**What the task requires:** Give all of the lines again, with nothing added or dropped.

★ ★ ★ ★ ★

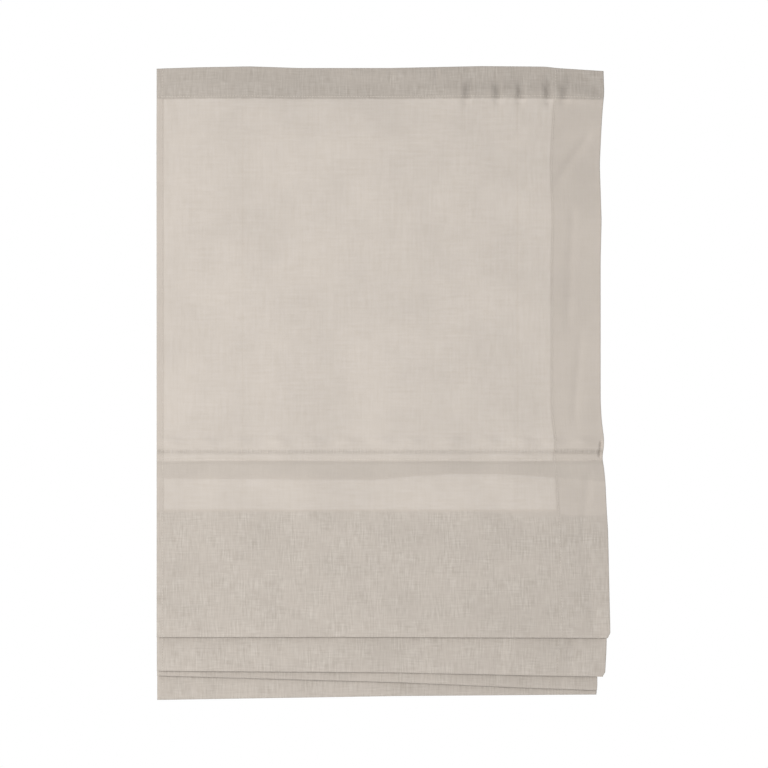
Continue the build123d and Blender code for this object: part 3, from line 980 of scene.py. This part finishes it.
# %% Lay both sheets
upper_rows = sheet_rows(upper_route, [1.0] * tuck_from + [0.0] * len(tuck), [0] * len(upper_route), tuck_from)
folded_rows = sheet_rows(folded_route, row_free, row_layer, len(folded_route))
face_length = upper_rows["length"][tuck_from - 1]
upper_sheet, upper_row, cut_w = lay_sheet("cloth_upper", upper_rows, columns(2.4), 0.0)
folded_sheet, folded_row, _ = lay_sheet("cloth_folds", folded_rows, columns(3.2), face_length)

# %% [markdown]
# ### Shares of the rods' travel
# Below the header the upper cloth stays where it is until the first rod passes it, so lifting that
# rod leaves a loop of cloth hanging under it. The share of the travel for each row is worked out
# here, and `share_out` bakes each sheet's placement.

# %% Work out the shares of the travel
LIFT = mm(next(j for j in frame["joints"] if j["name"] == "rod_1_raise")["range_m"][1])
upper_share = np.clip((upper_rows["d"] - SEAM + LIFT / 2) / (LIFT / 2), 0, 1)
upper_share[:len(header_back)] = 0.0
upper_share[tuck_from:] = 1.0
row_share = np.array(row_share)
share_out(upper_sheet, "blind", "rod_1_line", upper_share[upper_row])
share_out(folded_sheet, "rod_1_line", "rod_4_line", row_share[folded_row])

# %% [markdown]
# ## Stitches
# A lockstitch shows on the face as a row of short, plump strokes with a small gap between them, each
# pulled down into the cloth at its ends. One stitch is modelled from a six-sided ring that is
# extruded and swelled, and its copies are laid end to end along each seam. They are 2.5 mm long, so
# there are well over a thousand, and each has only a few dozen faces.

# %% One stitch
STITCH_L = 2.5
STITCH_GAP = 0.8
THREAD_R = 0.28
SWELL = [1.7, 1.25, 0.8, 0.588]

deselect()
bpy.ops.mesh.primitive_circle_add(vertices=6, radius=0.5, fill_type="NGON", location=(0, 0, 0))
stitch = bpy.context.object
bpy.ops.object.mode_set(mode="EDIT")
bpy.ops.mesh.select_all(action="SELECT")
for scale in SWELL:
    bpy.ops.mesh.extrude_region_move(TRANSFORM_OT_translate={"value": (0, 0, 1 / len(SWELL))})
    bpy.ops.transform.resize(value=(scale, scale, 1))
bpy.ops.mesh.select_all(action="SELECT")
bpy.ops.mesh.normals_make_consistent(inside=False)
bpy.ops.object.mode_set(mode="OBJECT")
stitch_points = np.array([v.co for v in stitch.data.vertices])
stitch_faces = [tuple(p.vertices) for p in stitch.data.polygons]
bpy.data.objects.remove(stitch)
print("one stitch has", len(stitch_faces), "faces")


# %% Lay a row of stitches
def stitch_row(rows, start, end, behind):
    """Stitches from start to end, each (x, row), this far behind the face. Gives points and their rows."""
    walk_x, walk_row = (np.linspace(start[i], end[i], 400) for i in (0, 1))
    line = np.stack(shape(rows, walk_x, np.full(400, behind), walk_row), axis=1)
    run = lengths(line)
    starts = np.arange(0.5, run[-1] - STITCH_L, STITCH_L + STITCH_GAP)
    ends = []
    for place in (starts, starts + STITCH_L):
        ends.append((np.interp(place, run, walk_x), np.interp(place, run, walk_row)))
    low, high = (np.stack(shape(rows, x, np.full(len(x), behind), row), axis=1) for x, row in ends)
    away = np.stack(shape(rows, ends[0][0], np.full(len(starts), behind + 1.0), ends[0][1]), axis=1) - low
    aim = high - low
    side = unit(np.cross(aim, away))
    up = unit(np.cross(side, aim))
    u, v, w = stitch_points[:, 2], stitch_points[:, 0], stitch_points[:, 1]
    points = (low[:, None] + aim[:, None] * u[:, None] + side[:, None] * (v * 1.15 * THREAD_R)[:, None]
              + up[:, None] * (w * THREAD_R)[:, None])
    rows_at = ends[0][1][:, None] + (ends[1][1] - ends[0][1])[:, None] * u
    return points.reshape(-1, 3), rows_at.ravel()


def sew(name, bodies, rows, shares, seams):
    """Makes every seam of a sheet as one piece, and bakes its placement as the sheet's is."""
    laid = [stitch_row(rows, *seam) for seam in seams]
    points = np.vstack([p for p, _ in laid])
    rows_at = np.concatenate([r for _, r in laid])
    count = len(points) // len(stitch_points)
    faces = [tuple(v + k * len(stitch_points) for v in face) for k in range(count) for face in stitch_faces]
    mesh = bpy.data.meshes.new(name)
    mesh.from_pydata(in_metres(*points.T).tolist(), [], faces)
    mesh.materials.append(thread)
    mesh.shade_smooth()
    made = add_object(name, mesh)
    share_out(made, *bodies, np.interp(rows_at, np.arange(len(shares)), shares))
    print(name, count, "stitches")
    return made


# %% [markdown]
# The seams are the header's, the wide side hem's, the narrow left turning's, one for each pocket and
# the bottom hem's. Each is a start and an end on the sheet, given by the place across and the row.

# %% Sew the seams
ON_FACE = -0.12
ON_BACK = 0.12
HEADER_SEAM = 34.5
OVER_SEAM = 1.8
HEM_SEAM = half - HEM_W + 2.5
TURN_SEAM = -half + LEFT_TURN - 2
first_face = len(header_back) + len(over_top)


def face_row(depth):
    """The upper sheet's row at this depth on the face, which may fall between two."""
    return first_face + np.interp(depth, [d for _, d in face_rows], np.arange(len(face_rows)))


hem_stitch_row = len(rows) - BOTTOM_HEM / FALL_STEP + 0.5
sew("stitches_upper", ("blind", "rod_1_line"), upper_rows, upper_share, [
    ((-half + 1, face_row(HEADER_SEAM)), (half - 1, face_row(HEADER_SEAM)), ON_FACE),
    ((-half + 1, face_row(SEAM - OVER_SEAM)), (half - 1, face_row(SEAM - OVER_SEAM)), ON_FACE),
    ((HEM_SEAM, face_row(1.0)), (HEM_SEAM, face_row(SEAM - 0.5)), ON_FACE),
    ((TURN_SEAM, face_row(1.0)), (TURN_SEAM, face_row(SEAM - 0.5)), ON_FACE)])
sew("stitches_folds", ("rod_1_line", "rod_4_line"), folded_rows, row_share, [
    *[((-half + 1, k), (half - 1, k), 2 * HEM_PITCH + ON_BACK) for k in pocket_seams],
    ((-half + 1, hem_stitch_row), (half - 1, hem_stitch_row), ON_FACE),
    ((HEM_SEAM, 0.5), (HEM_SEAM, len(folded_route) - 1.5), ON_FACE),
    ((TURN_SEAM, 0.5), (TURN_SEAM, len(folded_route) - 1.5), ON_FACE)])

★ ★ ★ ★ ★

**Completed task:**
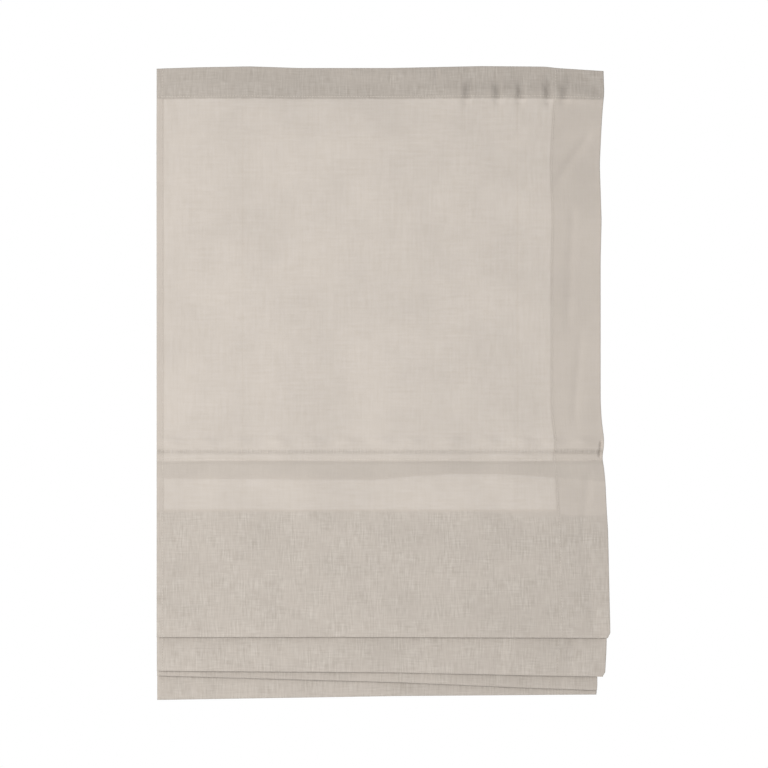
Continue the build123d and Blender code for this object: part 3, from line 980 of scene.py. This part finishes it.
# %% Lay both sheets
upper_rows = sheet_rows(upper_route, [1.0] * tuck_from + [0.0] * len(tuck), [0] * len(upper_route), tuck_from)
folded_rows = sheet_rows(folded_route, row_free, row_layer, len(folded_route))
face_length = upper_rows["length"][tuck_from - 1]
upper_sheet, upper_row, cut_w = lay_sheet("cloth_upper", upper_rows, columns(2.4), 0.0)
folded_sheet, folded_row, _ = lay_sheet("cloth_folds", folded_rows, columns(3.2), face_length)

# %% [markdown]
# ### Shares of the rods' travel
# Below the header the upper cloth stays where it is until the first rod passes it, so lifting that
# rod leaves a loop of cloth hanging under it. The share of the travel for each row is worked out
# here, and `share_out` bakes each sheet's placement.

# %% Work out the shares of the travel
LIFT = mm(next(j for j in frame["joints"] if j["name"] == "rod_1_raise")["range_m"][1])
upper_share = np.clip((upper_rows["d"] - SEAM + LIFT / 2) / (LIFT / 2), 0, 1)
upper_share[:len(header_back)] = 0.0
upper_share[tuck_from:] = 1.0
row_share = np.array(row_share)
share_out(upper_sheet, "blind", "rod_1_line", upper_share[upper_row])
share_out(folded_sheet, "rod_1_line", "rod_4_line", row_share[folded_row])

# %% [markdown]
# ## Stitches
# A lockstitch shows on the face as a row of short, plump strokes with a small gap between them, each
# pulled down into the cloth at its ends. One stitch is modelled from a six-sided ring that is
# extruded and swelled, and its copies are laid end to end along each seam. They are 2.5 mm long, so
# there are well over a thousand, and each has only a few dozen faces.

# %% One stitch
STITCH_L = 2.5
STITCH_GAP = 0.8
THREAD_R = 0.28
SWELL = [1.7, 1.25, 0.8, 0.588]

deselect()
bpy.ops.mesh.primitive_circle_add(vertices=6, radius=0.5, fill_type="NGON", location=(0, 0, 0))
stitch = bpy.context.object
bpy.ops.object.mode_set(mode="EDIT")
bpy.ops.mesh.select_all(action="SELECT")
for scale in SWELL:
    bpy.ops.mesh.extrude_region_move(TRANSFORM_OT_translate={"value": (0, 0, 1 / len(SWELL))})
    bpy.ops.transform.resize(value=(scale, scale, 1))
bpy.ops.mesh.select_all(action="SELECT")
bpy.ops.mesh.normals_make_consistent(inside=False)
bpy.ops.object.mode_set(mode="OBJECT")
stitch_points = np.array([v.co for v in stitch.data.vertices])
stitch_faces = [tuple(p.vertices) for p in stitch.data.polygons]
bpy.data.objects.remove(stitch)
print("one stitch has", len(stitch_faces), "faces")


# %% Lay a row of stitches
def stitch_row(rows, start, end, behind):
    """Stitches from start to end, each (x, row), this far behind the face. Gives points and their rows."""
    walk_x, walk_row = (np.linspace(start[i], end[i], 400) for i in (0, 1))
    line = np.stack(shape(rows, walk_x, np.full(400, behind), walk_row), axis=1)
    run = lengths(line)
    starts = np.arange(0.5, run[-1] - STITCH_L, STITCH_L + STITCH_GAP)
    ends = []
    for place in (starts, starts + STITCH_L):
        ends.append((np.interp(place, run, walk_x), np.interp(place, run, walk_row)))
    low, high = (np.stack(shape(rows, x, np.full(len(x), behind), row), axis=1) for x, row in ends)
    away = np.stack(shape(rows, ends[0][0], np.full(len(starts), behind + 1.0), ends[0][1]), axis=1) - low
    aim = high - low
    side = unit(np.cross(aim, away))
    up = unit(np.cross(side, aim))
    u, v, w = stitch_points[:, 2], stitch_points[:, 0], stitch_points[:, 1]
    points = (low[:, None] + aim[:, None] * u[:, None] + side[:, None] * (v * 1.15 * THREAD_R)[:, None]
              + up[:, None] * (w * THREAD_R)[:, None])
    rows_at = ends[0][1][:, None] + (ends[1][1] - ends[0][1])[:, None] * u
    return points.reshape(-1, 3), rows_at.ravel()


def sew(name, bodies, rows, shares, seams):
    """Makes every seam of a sheet as one piece, and bakes its placement as the sheet's is."""
    laid = [stitch_row(rows, *seam) for seam in seams]
    points = np.vstack([p for p, _ in laid])
    rows_at = np.concatenate([r for _, r in laid])
    count = len(points) // len(stitch_points)
    faces = [tuple(v + k * len(stitch_points) for v in face) for k in range(count) for face in stitch_faces]
    mesh = bpy.data.meshes.new(name)
    mesh.from_pydata(in_metres(*points.T).tolist(), [], faces)
    mesh.materials.append(thread)
    mesh.shade_smooth()
    made = add_object(name, mesh)
    share_out(made, *bodies, np.interp(rows_at, np.arange(len(shares)), shares))
    print(name, count, "stitches")
    return made


# %% [markdown]
# The seams are the header's, the wide side hem's, the narrow left turning's, one for each pocket and
# the bottom hem's. Each is a start and an end on the sheet, given by the place across and the row.

# %% Sew the seams
ON_FACE = -0.12
ON_BACK = 0.12
HEADER_SEAM = 34.5
OVER_SEAM = 1.8
HEM_SEAM = half - HEM_W + 2.5
TURN_SEAM = -half + LEFT_TURN - 2
first_face = len(header_back) + len(over_top)


def face_row(depth):
    """The upper sheet's row at this depth on the face, which may fall between two."""
    return first_face + np.interp(depth, [d for _, d in face_rows], np.arange(len(face_rows)))


hem_stitch_row = len(rows) - BOTTOM_HEM / FALL_STEP + 0.5
sew("stitches_upper", ("blind", "rod_1_line"), upper_rows, upper_share, [
    ((-half + 1, face_row(HEADER_SEAM)), (half - 1, face_row(HEADER_SEAM)), ON_FACE),
    ((-half + 1, face_row(SEAM - OVER_SEAM)), (half - 1, face_row(SEAM - OVER_SEAM)), ON_FACE),
    ((HEM_SEAM, face_row(1.0)), (HEM_SEAM, face_row(SEAM - 0.5)), ON_FACE),
    ((TURN_SEAM, face_row(1.0)), (TURN_SEAM, face_row(SEAM - 0.5)), ON_FACE)])
sew("stitches_folds", ("rod_1_line", "rod_4_line"), folded_rows, row_share, [
    *[((-half + 1, k), (half - 1, k), 2 * HEM_PITCH + ON_BACK) for k in pocket_seams],
    ((-half + 1, hem_stitch_row), (half - 1, hem_stitch_row), ON_FACE),
    ((HEM_SEAM, 0.5), (HEM_SEAM, len(folded_route) - 1.5), ON_FACE),
    ((TURN_SEAM, 0.5), (TURN_SEAM, len(folded_route) - 1.5), ON_FACE)])